Because Dealing with the Real World Equivalent of Lex Luthor Works out so Well

Of course, I am referring to Lex Luthor lookalike Jeff Bezos, and it increasingly appears that Amazon is increasingly using its contracts with state and local governments to lock out vendors who don’t use their platform.

Also, it looks like the promised cost savings have not materialized:

Amazon has already helped reshape the retail landscape for books, clothes and groceries. Now the online retail giant is moving into local government procurement. This new business venture is raising concerns that cities, school districts and counties will end up spending more money than they have to on supplies.

Early last year, Amazon contracted with the Prince William County School District in Virginia and by extension earned a contract with U.S. Communities, a purchasing group with public-sector members in all 50 states. More than 1,500 public agencies have since signed on to buy products through Amazon Business, the B2B counterpart to the company’s popular Prime service.

While Amazon and U.S. Communities have touted their partnership as a cost-saver for public agencies and a boon for suppliers, a new report finds that Amazon Business does not always deliver the savings it promises. The report by the Institute for Local Self-Reliance, a frequent critic of Amazon, also argues that Amazon is increasingly cornering the supply market by forcing vendors to sell their products through Amazon.


On a press call about the report, Mike Mucha of the Government Finance Officers Association explained the contractual problems with an example of a government choosing a new type of software, in which Apple is expected to be one of the proposed vendors.

“You can structure that process so that you can truly evaluate the merits of [different companies] through a fair process. Or you can include a requirement in the RFP [request for proposal] that says, ‘The logo must be in the shape of a fruit,'” he says. “It’s not a real RFP.”

Prince William County Public Schools created a similar bid in 2016 when it required 10 product categories in an RFP for office supplies. Of the 12 firms that submitted bids, only Amazon was able to supply all 10 of the categories requested.

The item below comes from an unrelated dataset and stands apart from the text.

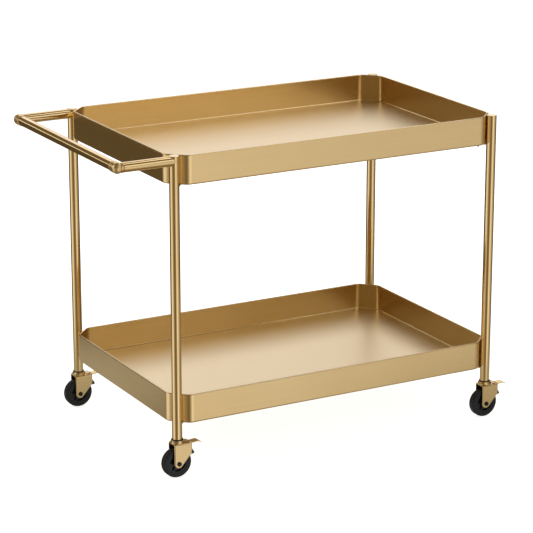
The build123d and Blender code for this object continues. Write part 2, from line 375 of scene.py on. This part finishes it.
# Soft light panels: place, aim, width, height and radiance.
PANEL_COLOUR = (0.8, 0.84, 1.0)
PANELS = {
    "left_panel": ((-1.95, 0.6, 1.5), (0.0, 0.0, 0.9), 1.2, 1.3, 1.4),
    "right_panel": ((0.75, -2.35, 1.9), (0.1, 0.0, 1.0), 2.3, 1.3, 0.95),
    "back_panel": ((1.0, 2.4, 2.4), (-0.2, 0.0, 0.6), 3.2, 3.2, 1.02),
    "top_panel": ((1.0, -0.3, 2.6), (0.0, 0.2, 0.7), 1.4, 1.4, 1.1),
    "far_panel": ((-2.1, 2.5, 1.2), (-0.5, 0.0, 0.8), 1.2, 0.35, 1.0),
}

# The floor's paper gives its own light, which grows from one strength to another between two distances.
FLOOR_SIZE = 60.0
PAPER = (0.86, 0.86, 0.85)
PAPER_ROUGHNESS = 0.8
PAPER_LIGHT = (1.0, 1.0, 0.99)
PAPER_STRENGTH = {"low": 0.85, "high": 1.0, "start": 0.6, "end": 1.4}

# What reflections see on the floor behind the cart: a glow that ends between two distances from the
# middle, and within another on the near side of it.
GLOW = 0.42
GLOW_ENDS = (0.9, 1.3)
GLOW_NEAR = 0.5

# Light that the posts and walls mirror from below eye level, by the angle round the cart from its near
# corner: degrees to the right of that corner, and radiance.
SURROUND = (
    (-180, 0.1), (-104, 0.1), (-86, 1.05), (-58, 1.05), (-42, 0.5), (-16, 0.2), (4, 0.2), (20, 0.5),
    (34, 1.15), (46, 1.15), (58, 0.76), (78, 0.52), (94, 0.42), (114, 0.1), (180, 0.1),
)

# SURROUND gives way to the room, of this radiance, as a ray rises over FADE_UP. Nearly straight down,
# over DIM_DOWN, a DIM_SHARE of it is left. Both are the Z of the ray's direction.
ROOM = 0.17
FADE_UP = (0.0, 0.14)
DIM_DOWN = (-0.8, -0.5)
DIM_SHARE = 0.3

# Dim light is warm and bright light is white, and one turns into the other between two radiances.
DIM_COLOUR = (1.0, 0.78, 0.44)
BRIGHT_COLOUR = (0.98, 0.99, 1.1)
COLOUR_TURNS = (0.15, 0.7)


def make_panel(name, place, aim, width, height, radiance):
    """A soft light panel at a place, facing aim, out of the camera's sight."""
    data = bpy.data.lights.new(name, "AREA")
    data.shape = "RECTANGLE"
    data.size, data.size_y = width, height
    data.energy = radiance * math.pi * width * height / PANEL_COLOUR[0]
    data.color = PANEL_COLOUR
    light = bpy.data.objects.new(name, data)
    light.visible_camera = False
    stand(light, place, aim)


def toward_near(n, x, y):
    """How far x, y lie toward the near corner."""
    return n.plus(n.times(x, NEAR_CORNER[0]), n.times(y, NEAR_CORNER[1]))


def make_floor():
    """A pale floor for the camera; reflections look through it, down to the studio's lower half."""
    mesh = bpy.data.meshes.new("floor")
    half = FLOOR_SIZE / 2
    corners = [(-half, -half, 0), (half, -half, 0), (half, half, 0), (-half, half, 0)]
    mesh.from_pydata(corners, [], [(0, 1, 2, 3)])
    floor = bpy.data.objects.new("floor", mesh)
    show(floor)
    m = Surface("floor_paper")
    here = m.place.outputs["Object"]
    length = m.add("ShaderNodeVectorMath", operation="LENGTH")
    m.link(here, length.inputs[0])
    distance = length.outputs["Value"]
    m.give("Base Color", PAPER)
    m.give("Roughness", PAPER_ROUGHNESS)
    m.give("Emission Color", PAPER_LIGHT)
    m.give("Emission Strength", m.spread(distance, **PAPER_STRENGTH))
    x, y, _ = m.split(here)
    behind = m.times(m.spread(distance, 1.0, 0.0, *GLOW_ENDS),
                     m.spread(toward_near(m, x, y), 1.0, 0.0, 0.0, GLOW_NEAR))
    glow = m.add("ShaderNodeEmission")
    glow.inputs["Strength"].default_value = GLOW
    reflected = m.add("ShaderNodeMixShader")
    m.link(behind, reflected.inputs[0])
    m.link(m.add("ShaderNodeBsdfTransparent").outputs[0], reflected.inputs[1])
    m.link(glow.outputs[0], reflected.inputs[2])
    m.for_camera(m.shader, reflected, m.output)
    mesh.materials.append(m.material)


def surround(w, x, y):
    """SURROUND's radiance in the direction x, y."""
    near = toward_near(w, x, y)
    right = w.math("SUBTRACT", w.times(y, NEAR_CORNER[0]), w.times(x, NEAR_CORNER[1]))
    ramp = w.add("ShaderNodeValToRGB")
    w.link(w.spread(w.math("ARCTAN2", right, near), 0.0, 1.0, -math.pi, math.pi), ramp.inputs[0])
    stops = ramp.color_ramp.elements
    for _ in SURROUND[2:]:
        stops.new(0.5)
    for stop, (angle, radiance) in zip(stops, SURROUND):
        stop.position = (angle + 180) / 360
        stop.color = (radiance, radiance, radiance, 1.0)
    return ramp.outputs["Color"]


def make_world():
    """White behind the cart; in its reflections, a dim room with tall soft lights standing round it."""
    world = bpy.data.worlds.new("studio")
    world.use_nodes = True
    w = Nodes(world.node_tree)
    x, y, z = w.split(w.place.outputs["Generated"])
    low = w.times(w.spread(z, 1.0, 0.0, *FADE_UP), w.spread(z, DIM_SHARE, 1.0, *DIM_DOWN))
    light = w.mix(low, ROOM, surround(w, x, y))
    seen = w.add("ShaderNodeBackground")
    w.fill(seen.inputs["Color"], (1.0, 1.0, 1.0))
    room = w.add("ShaderNodeBackground")
    colour = w.blend(w.spread(light, 0.0, 1.0, *COLOUR_TURNS), DIM_COLOUR, BRIGHT_COLOUR)
    w.link(colour, room.inputs["Color"])
    w.link(light, room.inputs["Strength"])
    w.for_camera(seen, room, w.add("ShaderNodeOutputWorld"))
    bpy.context.scene.world = world


for name, layout in PANELS.items():
    make_panel(name, *layout)
make_floor()
make_world()
bpy.context.scene.view_settings.view_transform = "Standard"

Additionally, the Amazon contract differs dramatically from traditional procurement contracts between governments and businesses. While government purchases are usually based on fixed prices, the Amazon Business prices can vary by the day and even by the hour. The report analyzed purchases made by a California school district and found that buying those supplies from a local vendor as opposed to Amazon would have saved the district between 10 and 12 percent.


If public agencies have long-established relationships with certain vendors, they are now only allowed to continue buying from them if those vendors join Amazon’s marketplace.

Seriously, we need aggressive and broad antitrust enforcement today.